Number of reports confirmed as containing potentially criminal content with the remit of the IWF – 9,702, of which 9,696 involved what was potentially child sexual abuse.

In total, the IWF found 9,550 web pages that hosted child sexual abuse content spread across 1,561 internet domains in 38 different countries. 60% of the child sexual abuse content identified by the IWF was found on ‘one click hosting website’, i.e. a file hosting service/cyberlocker which, for reasons known only to itself, the IWF insists on referring to as a ‘web locker’ despite the fact that no else else seems to use that particular phrase.

Now, let’s put all this into perspective.

Out of an estimated 14,8 billion indexed web pages, the British public reported just 9,696 web pages (0.000065%) containing child pornography to the IWF in the whole of 2012.

In that same year, just 1561 internet domains (0.001%) were reported to the IWF that were found to contain child pornography out of a minimum of 145.5 million registered domains (and that’s just for five gTLDs and one country specific domain).

In fact, on a single ordinary day in May 2013, 92 times as many new domains were registered across just the six TLDs we have figures for, than were reported and found to be hosting child porn by members of the UK general public in the whole of 2012.

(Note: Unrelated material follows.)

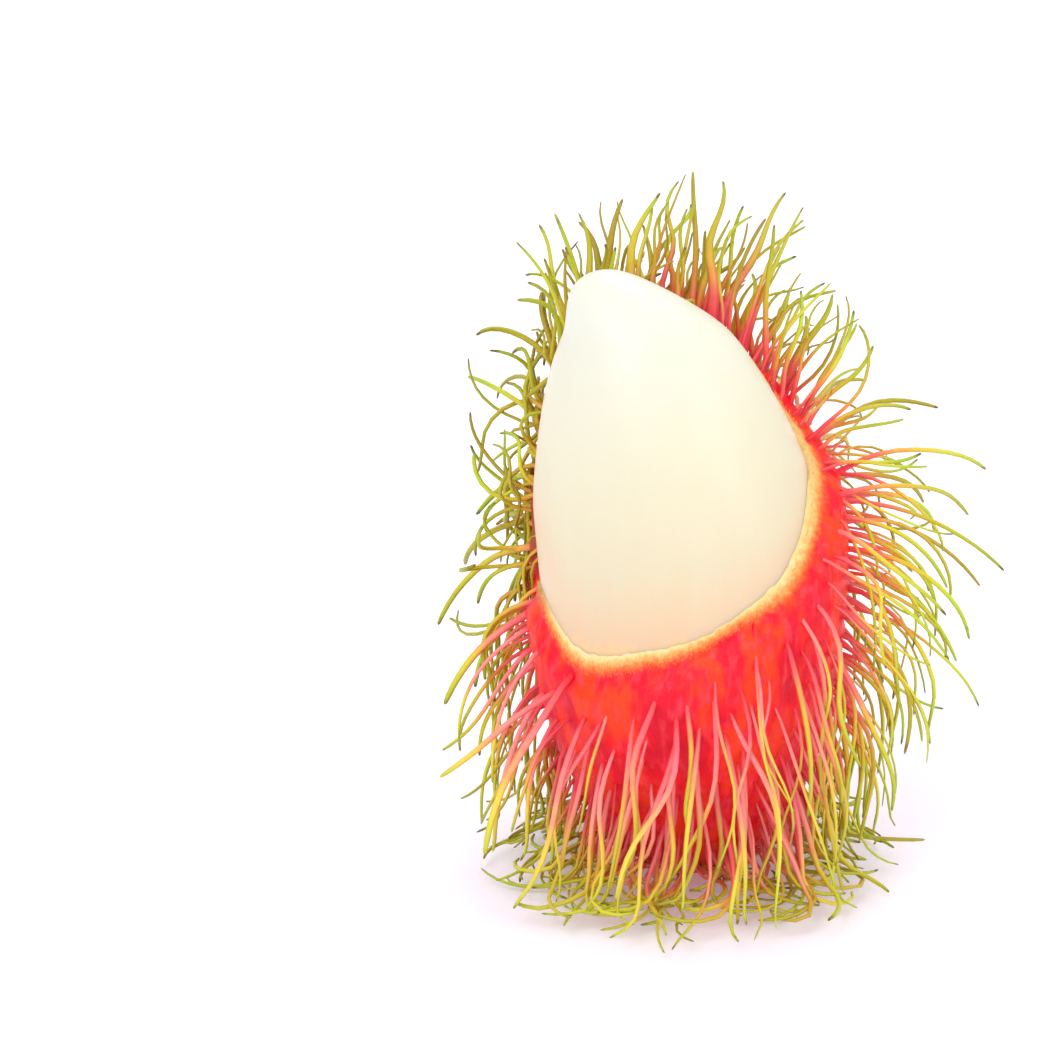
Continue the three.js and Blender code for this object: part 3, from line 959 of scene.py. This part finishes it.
def bendSpine(straight, site):
    pose = spinePose(site)
    points = spineLine(site, pose)
    index, angle = site["index"], site["angle"]
    frames = frameAlong(points, Vector((-math.sin(angle), math.cos(angle), 0)))
    steps = spines["curveSteps"]
    tall = straightSpine["length"] * mm
    widen = (1 + spines["widthSpread"] * spread(index, 12)) * site["width"] / mm
    loose = pose["high"] * max(pose["behind"], pose["left"])
    leftHigh = pose["left"] * smooth(site["place"].z, *spines["leftFrom"])
    aside = lerp(spines["sideWidth"], spines["highWidth"], loose)
    widen *= lerp(lerp(aside, spines["leftWidth"], leftHigh), spines["frontWidth"], pose["front"])
    isBlade = loose > spines["bladeFrom"] and scatter(index, 26) < spines["bladeShare"]
    blade = spines["bladeWidth"] if isBlade else 0
    flatness = spines["bladeFlatness"] if isBlade else straightSpine["flatness"]
    wave = lerp(spines["wave"], spines["waveHigh"], loose) * spread(index, 17)
    waveTurns = lerp(lerp(*spines["waveTurns"], scatter(index, 23)),
                     lerp(*spines["waveTurnsHigh"], scatter(index, 23)), loose)
    waveStart = 2 * math.pi * scatter(index, 18)
    twist = math.radians(straightSpine["twist"]) * spread(index, 13)
    redShare = lerp(lerp(tint["red"], tint["redBehind"], pose["behind"]), tint["redFront"],
                    pose["front"])
    redShare *= 1 + tint["redSpread"] * spread(index, 14)
    flank = pose["flank"]
    redShare = lerp(redShare, tint["redLeft"], leftHigh * (1 - pose["front"]) * (1 - flank))
    redShare = lerp(redShare, tint["redFlank"], flank)
    mesh = straight.data.copy()
    places, fades = [], []
    for vertex in mesh.vertices:
        t = vertex.co.z / tall
        step = min(int(t * steps), steps - 1)
        share = t * steps - step
        point = points[step].lerp(points[step + 1], share)
        side = frames[step][0].lerp(frames[step + 1][0], share)
        over = frames[step][1].lerp(frames[step + 1][1], share)
        flat = Matrix.Rotation(twist * t, 2) @ Vector((
            vertex.co.x, vertex.co.y * lerp(flatness, 1, t * t))) * (1 + blade * (1 - t))
        slim = lerp(straightSpine["slimRoot"], 1, smooth(t, 0, straightSpine["slimUpTo"]))
        flat *= lerp(1, slim, pose["front"])
        swing = math.sin(waveStart + 2 * math.pi * waveTurns * t)
        swing *= smooth(t, 0, spines["waveFull"])
        point = point + (side * flat.x + over * flat.y) * widen + side * wave * swing
        point.z = max(point.z, spines["lowest"])
        places.extend(point * mm)
        fades.append(fadeAlong(t, redShare))
    mesh.vertices.foreach_set("co", places)
    count = len(mesh.vertices)
    # painted shade: the spines behind, high at the left and low down take more of the olive-brown,
    # over a random share of it
    inFront = max(pose["front"], flank)
    shaded = max(max(pose["behind"], leftHigh) * (1 - flank), pose["low"])
    leafy = lerp(tint["leafy"], tint["leafyFront"], inFront * (1 - pose["low"]))
    leafy += tint["leafySpread"] * spread(index, 15) - tint["leafyLoose"] * loose
    pointValues(mesh, "fade", fades)
    # painted highlight: the salmon flush is random, and stronger on the spines in front and on the
    # flank
    for name, value in (("leafy", leafy),
                        ("tone", scatter(index, 16) * lerp(tint["leastTone"], 1, inFront)),
                        ("dusk", lerp(*tint["dusk"], shaded)
                         + tint["shadeAndDrySpread"] * spread(index, 19))):
        pointValues(mesh, name, [min(1, max(0, value))] * count)
    return mesh


def makeSpines(name, sites, sides, material):
    straight = makeStraightSpine(sides)
    piece = joined(name, straight, [bendSpine(straight, site) for site in sites])
    piece.data.materials.append(material)
    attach(piece, "root")
    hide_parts("rind")
    print(name, len(sites), "copies,", len(piece.data.polygons), "faces")


# Fibres of the torn pith, dry and soft, that stand up along the edge
fibre = {
    "count": 1100,
    "radius": 0.04, "lengths": (0.2, 0.65),
    "colour": "#FFDE9C", "rootColour": "#FF9C5A",
    "softPaler": 0.4,  # how much paler they are where the edge is soft
    "patchSize": 1.5, "patches": 0.6,
    "across": (-0.15, 0.6),  # from the outside of the torn edge to its inside
    "sideways": 0.9, "outwards": 0.35,
}


def makeFibreMaterial():
    material, tree = newMaterial("tornPithFibre")
    place = addNode(tree, "TexCoord").outputs["Object"]
    patch = addNode(tree, "TexNoise", {"Scale": perMetre(fibre["patchSize"])}, {"Vector": place})
    torn = addNode(tree, "Attribute", {"attribute_name": "torn"}).outputs["Fac"]
    colour = addNode(tree, "ValToRGB", {"stops": [
        (0.0, fibre["rootColour"]), (0.55, fibre["colour"])]},
        {"Fac": shifted(tree, torn, patch, fibre["patches"])})
    shader = addNode(tree, "BsdfPrincipled", {"Roughness": 0.7, "IOR": 1.35},
                     {"Base Color": colour})
    finishMaterial(tree, shader)
    return material


def makeFibres():
    straight = standingCone("straight_fibre", 3, fibre["radius"] * mm, mm)
    profile = outerProfile()
    meshes = []
    for number in range(fibre["count"]):
        angle = 2 * math.pi * (number + scatter(number, 31)) / fibre["count"]
        edge = edgeOfColumn(profile, angle)
        inwards = lerp(*fibre["across"], scatter(number, 32))
        foot = edge["outer"].lerp(edge["inner"], inwards)
        around = Vector((-math.sin(angle), math.cos(angle), 0))
        out = Vector((math.cos(angle), math.sin(angle), 0))
        way = (Vector((0, 0, 1)) + around * fibre["sideways"] * spread(number, 33)
               + out * fibre["outwards"] * scatter(number, 34)).normalized()
        turned = way.to_track_quat("Z", "Y").to_matrix()
        tall = lerp(*fibre["lengths"], scatter(number, 35))
        mesh = straight.data.copy()
        for vertex in mesh.vertices:
            grown = Vector((vertex.co.x, vertex.co.y, vertex.co.z * tall))
            vertex.co = foot * mm + turned @ grown
        paleness = max(0, inwards) + fibre["softPaler"] * softness(angle)
        pointValues(mesh, "torn", [paleness] * len(mesh.vertices))
        meshes.append(mesh)
    piece = joined("rind_fibres", straight, meshes)
    piece.data.materials.append(makeFibreMaterial())
    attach(piece, "root")
    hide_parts("rind")
    print("fibres:", len(meshes))


# floor, light and camera
studio = {
    "floorSize": 4000, "floorColour": "#EEECF8", "grainSize": 40,
    "floorGlow": 0.18,  # the board lets some light through from below
    "worldColour": "#FFFFFF", "worldStrength": 0.85,
    # name: (from, size, watts), aimed at the fruit's middle
    "lights": {
        "keySoftbox": ((-450, -650, 900), 700, 5),
        "fillSoftbox": ((800, -500, 450), 700, 2.5),
        "backSoftbox": ((150, 700, 900), 600, 3),
    },
    "lightAim": (-5, 0, 32),
}
shot = {
    "aim": (-16.65, 0, 36),
    "distance": 450,
    "elevation": 18,
    "frameWidth": 105.5,  # what the frame spans at the aim
    "sensorWidth": 36,
    "clip": (0.01, 20),  # in metres
}


def makeFloor():
    deselectAll()
    bpy.ops.mesh.primitive_plane_add(size=studio["floorSize"] * mm)
    floor = newest("floor")
    material, tree = newMaterial("mattStudioBoard")
    place = addNode(tree, "TexCoord").outputs["Object"]
    grain = addNode(tree, "TexNoise", {
        "Scale": perMetre(studio["grainSize"]), "Detail": 2}, {"Vector": place})
    rough = addNode(tree, "MapRange", {"To Min": 0.55, "To Max": 0.75}, {"Value": grain})
    colour = linear(studio["floorColour"])
    shader = addNode(tree, "BsdfPrincipled", {
        "Base Color": colour, "IOR": 1.3, "Emission Color": colour,
        "Emission Strength": studio["floorGlow"]}, {"Roughness": rough})
    finishMaterial(tree, shader)
    floor.data.materials.append(material)


def makeLights():
    world = bpy.data.worlds.new("paleStudio")
    world.use_nodes = True
    background = world.node_tree.nodes["Background"]
    background.inputs["Color"].default_value = linear(studio["worldColour"])
    background.inputs["Strength"].default_value = studio["worldStrength"]
    bpy.context.scene.world = world
    aim = Vector(studio["lightAim"]) * mm
    for name, (place, size, watts) in studio["lights"].items():
        place = Vector(place) * mm
        turned = (aim - place).to_track_quat("-Z", "Y").to_euler()
        bpy.ops.object.light_add(type="AREA", location=place, rotation=turned)
        light = bpy.context.active_object
        light.name = name
        light.data.size = size * mm
        light.data.energy = watts


def makeCamera():
    aim = Vector(shot["aim"]) * mm
    tilt = math.radians(shot["elevation"])
    back = Vector((0, -math.cos(tilt), math.sin(tilt)))
    bpy.ops.object.camera_add(
        location=aim + back * shot["distance"] * mm, rotation=(math.pi / 2 - tilt, 0, 0))
    camera = bpy.context.active_object
    camera.data.sensor_width = shot["sensorWidth"]
    camera.data.lens = shot["sensorWidth"] * shot["distance"] / shot["frameWidth"]
    camera.data.clip_start, camera.data.clip_end = shot["clip"]
    bpy.context.scene.camera = camera


makeFloor()
makeLights()
makeCamera()
bpy.context.scene.view_settings.view_transform = "Standard"
print("studio made")
sites = allSites()
makeFlesh()
makeSkin(sites)
spineMaterial = makeSpineMaterial()
for name, finer, sides in (("rind_spines", False, straightSpine["sides"]),
                           ("rind_fine_spines", True, straightSpine["finerSides"])):
    makeSpines(name, [site for site in sites if site["finer"] == finer], sides, spineMaterial)
makeFibres()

And finally, a report on digital trends published by Experian in April 2013 estimates that UK internet users currently carry out 1 billion internet searches every two weeks, which is of course 26 billion searches a year, so even if we assume that every single web page reported to the IWF in 2012 was found via a search engine then that would mean that the overall probability of someone accidentally finding child porn via Google or any of the other major search engines is a little over 1 in 2.6 million – although the actual probability for any given search will depend entirely on the exact keyword(s) used in the search.

Taken together these figures should lead you to a single, inexorable, conclusion…

… anyone you see demanding that Google should be doing more to block child porn hasn’t got the first fucking clue what they’re talking about.